[Start of Available data]

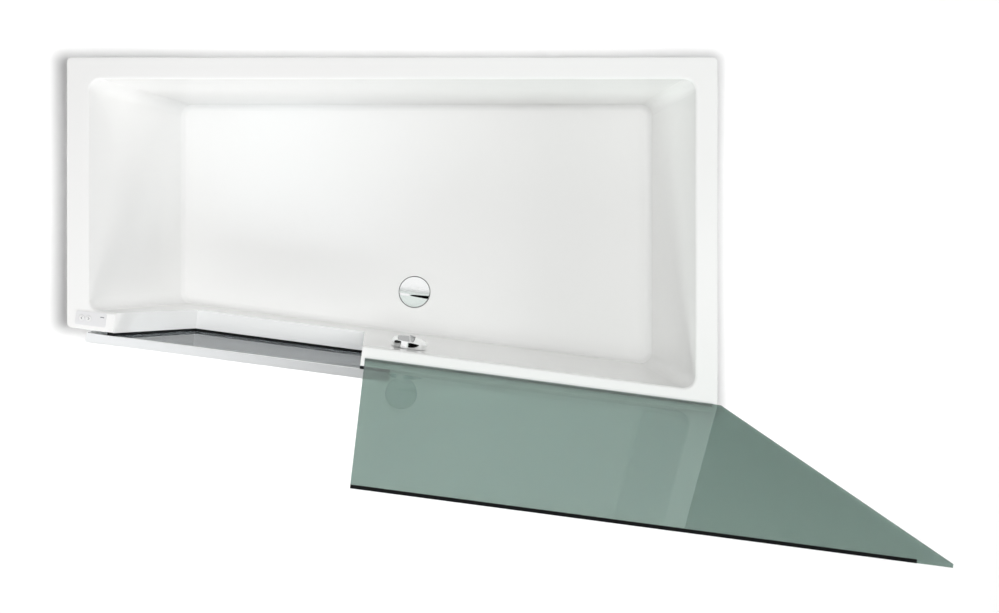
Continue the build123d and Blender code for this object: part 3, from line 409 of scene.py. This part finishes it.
def turned_stainless(name, colour):
    """Stainless steel, turned and ground: bright grey with faint streaks"""
    material, tree, output, place = new_material(name)
    streaks = add_node(tree, "ShaderNodeTexNoise", {"Scale": 350.0, "Detail": 2.0}, {"Vector": place})
    gloss = add_node(
        tree, "ShaderNodeMapRange", {"To Min": 0.2, "To Max": 0.36}, {"Value": streaks.outputs["Fac"]}
    )
    shader = add_node(
        tree,
        "ShaderNodeBsdfPrincipled",
        {"Base Color": linear(colour), "Metallic": 1.0},
        {"Roughness": gloss.outputs["Result"]},
    )
    tree.links.new(shader.outputs[0], output.inputs["Surface"])
    return material


def galvanised_steel(name, light, dark):
    """Hot-dip galvanised steel tube: patches of zinc crystal about 12 mm wide, each a little lighter or
    darker than the next"""
    material, tree, output, place = new_material(name)
    crystal = add_node(tree, "ShaderNodeTexVoronoi", {"Scale": 85.0}, {"Vector": place})
    shade = add_node(tree, "ShaderNodeSeparateColor", {}, {"Color": crystal.outputs["Color"]})
    tint = add_node(
        tree,
        "ShaderNodeMix",
        {"data_type": "RGBA", 6: linear(light), 7: linear(dark)},
        {0: shade.outputs["Red"]},
    )
    gloss = add_node(
        tree, "ShaderNodeMapRange", {"To Min": 0.34, "To Max": 0.55}, {"Value": shade.outputs["Green"]}
    )
    shader = add_node(
        tree,
        "ShaderNodeBsdfPrincipled",
        {"Metallic": 1.0},
        {"Base Color": tint.outputs[2], "Roughness": gloss.outputs["Result"]},
    )
    tree.links.new(shader.outputs[0], output.inputs["Surface"])
    return material


def grained_plastic(name, colour, low, high, shine=0.5, grain=900.0, depth=0.0001):
    """Injection-moulded plastic: even colour under a fine spark-eroded grain that breaks up its shine"""
    material, tree, output, place = new_material(name)
    pits = add_node(tree, "ShaderNodeTexNoise", {"Scale": grain, "Detail": 2.0}, {"Vector": place})
    gloss = add_node(
        tree, "ShaderNodeMapRange", {"To Min": low, "To Max": high}, {"Value": pits.outputs["Fac"]}
    )
    bump = add_node(
        tree, "ShaderNodeBump", {"Strength": 0.2, "Distance": depth}, {"Height": pits.outputs["Fac"]}
    )
    shader = add_node(
        tree,
        "ShaderNodeBsdfPrincipled",
        {"Base Color": linear(colour), "IOR": 1.5, "Specular IOR Level": shine},
        {"Roughness": gloss.outputs["Result"], "Normal": bump.outputs["Normal"]},
    )
    tree.links.new(shader.outputs[0], output.inputs["Surface"])
    return material


def laminated_board(name, face, core):
    """Wood-chip board with a melamine face: flat pale skin flecked by the chips pressing through"""
    material, tree, output, place = new_material(name)
    chips = add_node(tree, "ShaderNodeTexVoronoi", {"Scale": 260.0}, {"Vector": place})
    shade = add_node(tree, "ShaderNodeSeparateColor", {}, {"Color": chips.outputs["Color"]})
    fleck = add_node(
        tree, "ShaderNodeMapRange", {"To Min": 0.0, "To Max": 0.35}, {"Value": shade.outputs["Red"]}
    )
    tint = add_node(
        tree,
        "ShaderNodeMix",
        {"data_type": "RGBA", 6: linear(face), 7: linear(core)},
        {0: fleck.outputs["Result"]},
    )
    shader = add_node(
        tree, "ShaderNodeBsdfPrincipled", {"Roughness": 0.55}, {"Base Color": tint.outputs[2]}
    )
    tree.links.new(shader.outputs[0], output.inputs["Surface"])
    return material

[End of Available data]

**What to produce**. Write the material out again in its entirety, exactly as shown.

**Result of this exercise**.
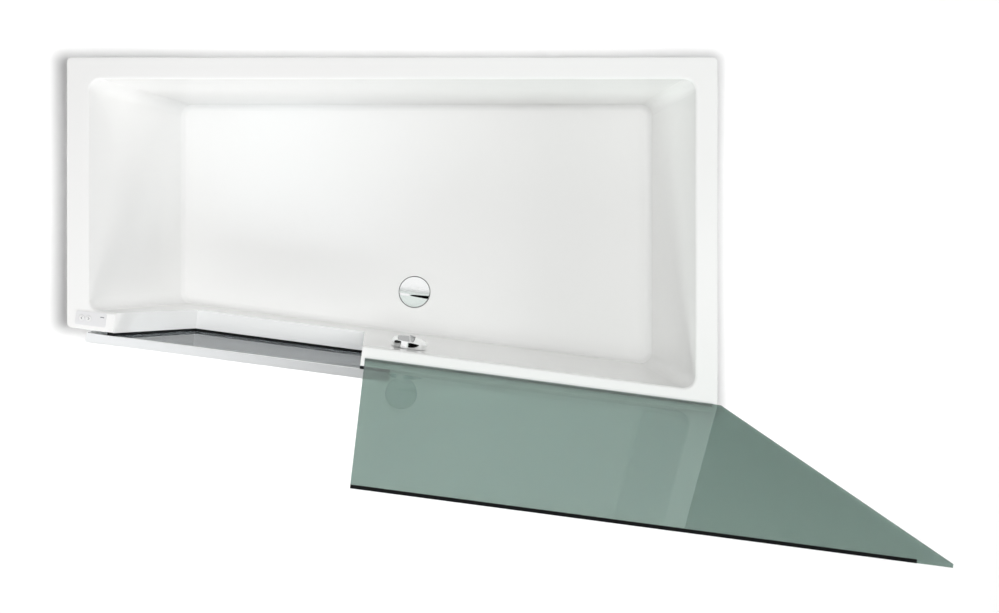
Continue the build123d and Blender code for this object: part 3, from line 409 of scene.py. This part finishes it.
def turned_stainless(name, colour):
    """Stainless steel, turned and ground: bright grey with faint streaks"""
    material, tree, output, place = new_material(name)
    streaks = add_node(tree, "ShaderNodeTexNoise", {"Scale": 350.0, "Detail": 2.0}, {"Vector": place})
    gloss = add_node(
        tree, "ShaderNodeMapRange", {"To Min": 0.2, "To Max": 0.36}, {"Value": streaks.outputs["Fac"]}
    )
    shader = add_node(
        tree,
        "ShaderNodeBsdfPrincipled",
        {"Base Color": linear(colour), "Metallic": 1.0},
        {"Roughness": gloss.outputs["Result"]},
    )
    tree.links.new(shader.outputs[0], output.inputs["Surface"])
    return material


def galvanised_steel(name, light, dark):
    """Hot-dip galvanised steel tube: patches of zinc crystal about 12 mm wide, each a little lighter or
    darker than the next"""
    material, tree, output, place = new_material(name)
    crystal = add_node(tree, "ShaderNodeTexVoronoi", {"Scale": 85.0}, {"Vector": place})
    shade = add_node(tree, "ShaderNodeSeparateColor", {}, {"Color": crystal.outputs["Color"]})
    tint = add_node(
        tree,
        "ShaderNodeMix",
        {"data_type": "RGBA", 6: linear(light), 7: linear(dark)},
        {0: shade.outputs["Red"]},
    )
    gloss = add_node(
        tree, "ShaderNodeMapRange", {"To Min": 0.34, "To Max": 0.55}, {"Value": shade.outputs["Green"]}
    )
    shader = add_node(
        tree,
        "ShaderNodeBsdfPrincipled",
        {"Metallic": 1.0},
        {"Base Color": tint.outputs[2], "Roughness": gloss.outputs["Result"]},
    )
    tree.links.new(shader.outputs[0], output.inputs["Surface"])
    return material


def grained_plastic(name, colour, low, high, shine=0.5, grain=900.0, depth=0.0001):
    """Injection-moulded plastic: even colour under a fine spark-eroded grain that breaks up its shine"""
    material, tree, output, place = new_material(name)
    pits = add_node(tree, "ShaderNodeTexNoise", {"Scale": grain, "Detail": 2.0}, {"Vector": place})
    gloss = add_node(
        tree, "ShaderNodeMapRange", {"To Min": low, "To Max": high}, {"Value": pits.outputs["Fac"]}
    )
    bump = add_node(
        tree, "ShaderNodeBump", {"Strength": 0.2, "Distance": depth}, {"Height": pits.outputs["Fac"]}
    )
    shader = add_node(
        tree,
        "ShaderNodeBsdfPrincipled",
        {"Base Color": linear(colour), "IOR": 1.5, "Specular IOR Level": shine},
        {"Roughness": gloss.outputs["Result"], "Normal": bump.outputs["Normal"]},
    )
    tree.links.new(shader.outputs[0], output.inputs["Surface"])
    return material


def laminated_board(name, face, core):
    """Wood-chip board with a melamine face: flat pale skin flecked by the chips pressing through"""
    material, tree, output, place = new_material(name)
    chips = add_node(tree, "ShaderNodeTexVoronoi", {"Scale": 260.0}, {"Vector": place})
    shade = add_node(tree, "ShaderNodeSeparateColor", {}, {"Color": chips.outputs["Color"]})
    fleck = add_node(
        tree, "ShaderNodeMapRange", {"To Min": 0.0, "To Max": 0.35}, {"Value": shade.outputs["Red"]}
    )
    tint = add_node(
        tree,
        "ShaderNodeMix",
        {"data_type": "RGBA", 6: linear(face), 7: linear(core)},
        {0: fleck.outputs["Result"]},
    )
    shader = add_node(
        tree, "ShaderNodeBsdfPrincipled", {"Roughness": 0.55}, {"Base Color": tint.outputs[2]}
    )
    tree.links.new(shader.outputs[0], output.inputs["Surface"])
    return material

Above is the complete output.